Now, after also adding the field definitions, re-starting your Solr server and re-indexing your content, partial matches should be found with searches on your site.
Using the correct Lucene version
Starting with Solr 3.x, it is possible (and mandatory) to specify the version of Lucene your Solr server should use. Since the module developers cannot know what version of Solr their users will running, the default config files contain defaults for Solr 3.5 or Solr 4.0 (depending on config version), which will also work for all later versions (of the same major version, i.e., 3 or 4).
However, for best performance, the latest bug fixes, etc., you should definitely use the latest version available to your server, which will be the version of Solr itself. This setting can easily be changed in the solrcore.properties
file provided with the config files. Just change the value after the equals sign = that starts with solr.luceneMatchVersion=
. The format to use is as follows: first LUCENE_
, then the major and minor version number you want to specify, without anything in between. So, for example, if you are using a Solr 4.2 server, the line in solrcore.properties
should look as like this:solr.luceneMatchVersion=LUCENE_42
Never use versions higher than that of your Solr server, as Solr will then refuse to start.

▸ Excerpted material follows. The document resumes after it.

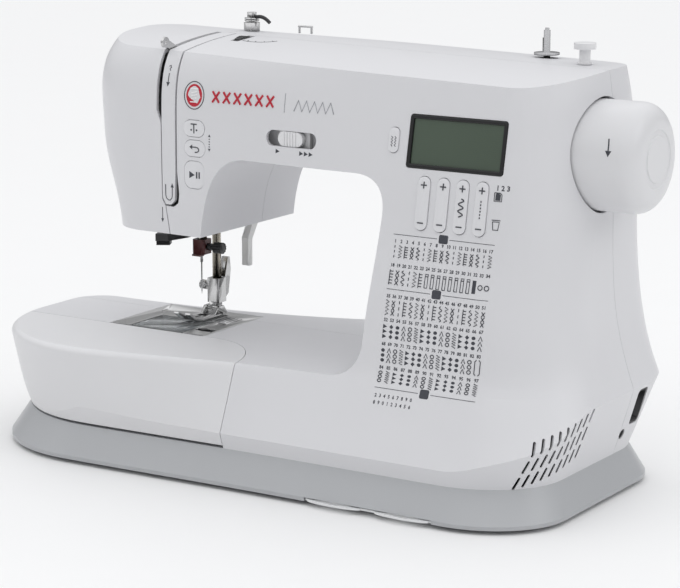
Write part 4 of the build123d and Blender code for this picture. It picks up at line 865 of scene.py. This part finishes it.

Caution: You should also keep in mind that for some minor version updates, the format of config files can change. This is especially the case for Solr 3.6. This means, that you cannot use versions of 3.6 or later for this setting and still use the default config files provided with this module. That's also why the default setting for the 3.x configs is 3.5 – it is the latest version that will work with the provided 3.x config files.
If you are using Solr 3.6 or higher (but still 3.x), you should either leave the setting unchanged at LUCENE_35
; or try to upgrade to Solr 4.x; or, if you are an advanced Solr user, use the correct Solr version and adapt the config files accordingly.